What My Years in Journalism Taught Me About Creativity


This reflection is not intended to represent any institution. It is simply a personal attempt to make sense of a formative chapter in my life, one that shaped how I now understand media, development, and the fragile relationship between intention and impact.

I began my career as a journalist at a time when digital media was still trying to define itself. Looking back, what I remember most is not the excitement of publishing stories or the satisfaction of seeing articles go viral. What remains with me is a quieter, more persistent question: What does it truly mean to communicate in an age of endless attention?

Eleven years ago, I joined a newly established digital media platform as a young reporter. Along with nineteen others, I was given a task that felt both ambitious and abstract: to help build a space for “young and creative journalism”.

At the time, I imagined journalism as a structured profession, one that followed familiar routines of reporting, writing, and editing. Instead, I entered a newsroom that functioned more like a laboratory.
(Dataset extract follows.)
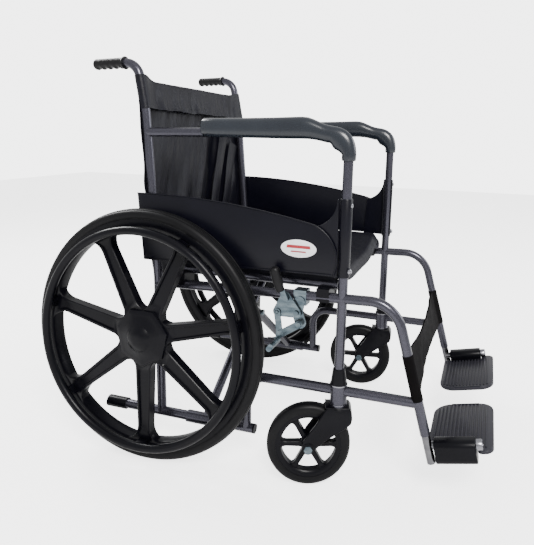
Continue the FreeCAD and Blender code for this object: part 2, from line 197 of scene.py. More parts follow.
def bumpNode(tree, height, depth, distance):
    node = tree.nodes.new("ShaderNodeBump")
    node.inputs["Distance"].default_value = distance
    tree.links.new(height, node.inputs["Height"])
    tree.links.new(depth, node.inputs["Strength"])
    return node.outputs["Normal"]


def grainGroup():
    tree, source, result = newGroup("mouldedGrain", [("Scale", 400.0), ("Depth", 0.2)], ["Value", "Normal"])
    fine = noiseNode(tree, source["Scale"])
    broad = noiseNode(tree, 9.0)
    tree.links.new(mathNode(tree, "MULTIPLY", mathNode(tree, "ADD", fine, broad), 0.5), result["Value"])
    tree.links.new(bumpNode(tree, fine, source["Depth"], 0.0006), result["Normal"])
    return tree


def weaveGroup():
    tree, source, result = newGroup("nylonWeave", [("Scale", 2400.0), ("Depth", 0.4)], ["Value", "Normal"])
    split = tree.nodes.new("ShaderNodeSeparateXYZ")
    tree.links.new(objectCoords(tree), split.inputs[0])
    down = mathNode(tree, "ADD", split.outputs["Y"], split.outputs["Z"])
    warp = mathNode(tree, "SINE", mathNode(tree, "MULTIPLY", split.outputs["X"], source["Scale"]))
    weft = mathNode(tree, "SINE", mathNode(tree, "MULTIPLY", down, source["Scale"]))
    over = mathNode(tree, "MULTIPLY", warp, weft)
    cloud = noiseNode(tree, 60.0)
    height = mathNode(tree, "ADD", mathNode(tree, "MULTIPLY", over, 0.5), cloud)
    tree.links.new(mathNode(tree, "MULTIPLY", height, 0.6), result["Value"])
    tree.links.new(bumpNode(tree, height, source["Depth"], 0.0004), result["Normal"])
    return tree


def dustGroup():
    tree, source, result = newGroup("settledDust", [("Amount", 0.2), ("Scale", 30.0)], ["Mask"])
    split = tree.nodes.new("ShaderNodeSeparateXYZ")
    tree.links.new(tree.nodes.new("ShaderNodeNewGeometry").outputs["Normal"], split.inputs[0])
    upward = mathNode(tree, "MAXIMUM", split.outputs["Z"], 0.0)
    patches = noiseNode(tree, source["Scale"], 6.0)
    mask = mathNode(tree, "MULTIPLY", mathNode(tree, "MULTIPLY", upward, patches), source["Amount"])
    tree.links.new(mask, result["Mask"])
    return tree


def flakeGroup():
    tree, source, result = newGroup("paintFlake", [("Scale", 3000.0), ("Depth", 0.1)], ["Value", "Normal"])
    cells = tree.nodes.new("ShaderNodeTexVoronoi")
    tree.links.new(objectCoords(tree), cells.inputs["Vector"])
    tree.links.new(source["Scale"], cells.inputs["Scale"])
    grey = tree.nodes.new("ShaderNodeRGBToBW")
    tree.links.new(cells.outputs["Color"], grey.inputs[0])
    peel = noiseNode(tree, 160.0, 2.0)
    tree.links.new(grey.outputs[0], result["Value"])
    tree.links.new(bumpNode(tree, peel, source["Depth"], 0.0004), result["Normal"])
    return tree


def brushedGroup():
    tree, source, result = newGroup("platedScuff", [("Scale", 120.0), ("Depth", 0.1)], ["Value", "Normal"])
    mapping = tree.nodes.new("ShaderNodeMapping")
    mapping.inputs["Scale"].default_value = (1.0, 0.25, 1.0)
    tree.links.new(objectCoords(tree), mapping.inputs["Vector"])
    node = tree.nodes.new("ShaderNodeTexNoise")
    node.inputs["Detail"].default_value = 6.0
    tree.links.new(mapping.outputs["Vector"], node.inputs["Vector"])
    tree.links.new(source["Scale"], node.inputs["Scale"])
    tree.links.new(node.outputs["Fac"], result["Value"])
    tree.links.new(bumpNode(tree, node.outputs["Fac"], source["Depth"], 0.0005), result["Normal"])
    return tree


groups = {"grain": grainGroup(), "weave": weaveGroup(), "dust": dustGroup(), "flake": flakeGroup(),
          "brushed": brushedGroup()}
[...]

On some days, we created memes designed to capture fleeting online trends. On others, we worked on video stories about politics, mining, or social issues that demanded sensitivity and depth. The boundaries between entertainment, information, and public interest were constantly negotiated.

This was not merely a period of professional experimentation. It was a moment when media itself was searching for its identity.

Our roles were deliberately fluid. Every few months, reporters rotated between desks, moving from celebrity coverage to policy discussions, from lifestyle features to investigative angles.

This constant transition required more than technical competence. It demanded intellectual humility, the willingness to admit how little one truly understands when entering a new topic or community.

In hindsight, this rhythm of adaptation mirrored the experience of many young professionals navigating rapidly changing industries. We were not only learning how to produce content. We were learning how to remain relevant in environments where relevance could expire overnight.

Like many emerging digital outlets, we looked outward for inspiration. Global platforms demonstrated how humour, visual storytelling, and data-driven strategies could transform audience engagement. Yet translation is never straightforward.

Content that resonated strongly in one cultural context could feel distant or irrelevant in another. Articles exploring scientific or policy issues often attracted modest readership, while lighter, more entertaining pieces generated significantly higher traffic.

This imbalance was not simply a matter of audience preference. It reflected deeper questions about media literacy, trust, and the emotional economies that shape public attention.

For a young journalist, this tension could be disorienting. Was success measured by reach, by depth, or by responsibility? The challenge was not only to produce stories. It was to reconcile competing definitions of value.

My later transition into video journalism intensified these questions. Visual storytelling required clarity and immediacy. Complex issues such as mining governance or public health had to be translated into narratives that could hold attention within seconds.

Collaboration became essential. Editors, producers, designers, and data teams worked together to shape how stories travelled across platforms.

Data gradually emerged as a powerful, and sometimes unsettling, presence in editorial decision-making. Metrics offered insight into audience behaviour, yet they also risked narrowing imagination. When performance indicators become dominant, there is a temptation to prioritise what is measurable over what is meaningful.

Learning to engage with data without becoming constrained by it was perhaps one of the most valuable lessons of that period. What stayed with me after those years was not simply a skill set, but a sensibility.

Digital journalism taught me creativity, the ability to experiment with form and narrative. It also taught me doubt, the awareness that visibility does not always equal understanding.

In a media landscape shaped by speed and competition, communication can easily become performative. Stories are produced not only to inform, but to survive within attention economies that reward immediacy.

Yet beneath this urgency lies a more fundamental responsibility: to connect ideas with lived realities in ways that respect complexity rather than reduce it.

This is an unfinished task.

Even now, as I work in spaces where development and communication intersect, I recognise echoes of the same dilemmas. How do we balance accessibility with depth? How do we pursue impact without oversimplifying human experience?

There are no definitive answers. Only a growing recognition that meaningful communication is rarely loud. It is often careful, iterative, and shaped by the courage to question one’s own assumptions.

Perhaps that is the most enduring legacy of my early years in digital journalism, not certainty, but the discipline of reflection. And in a world saturated with voices competing to be heard, reflection may be one of the most radical skills we can cultivate.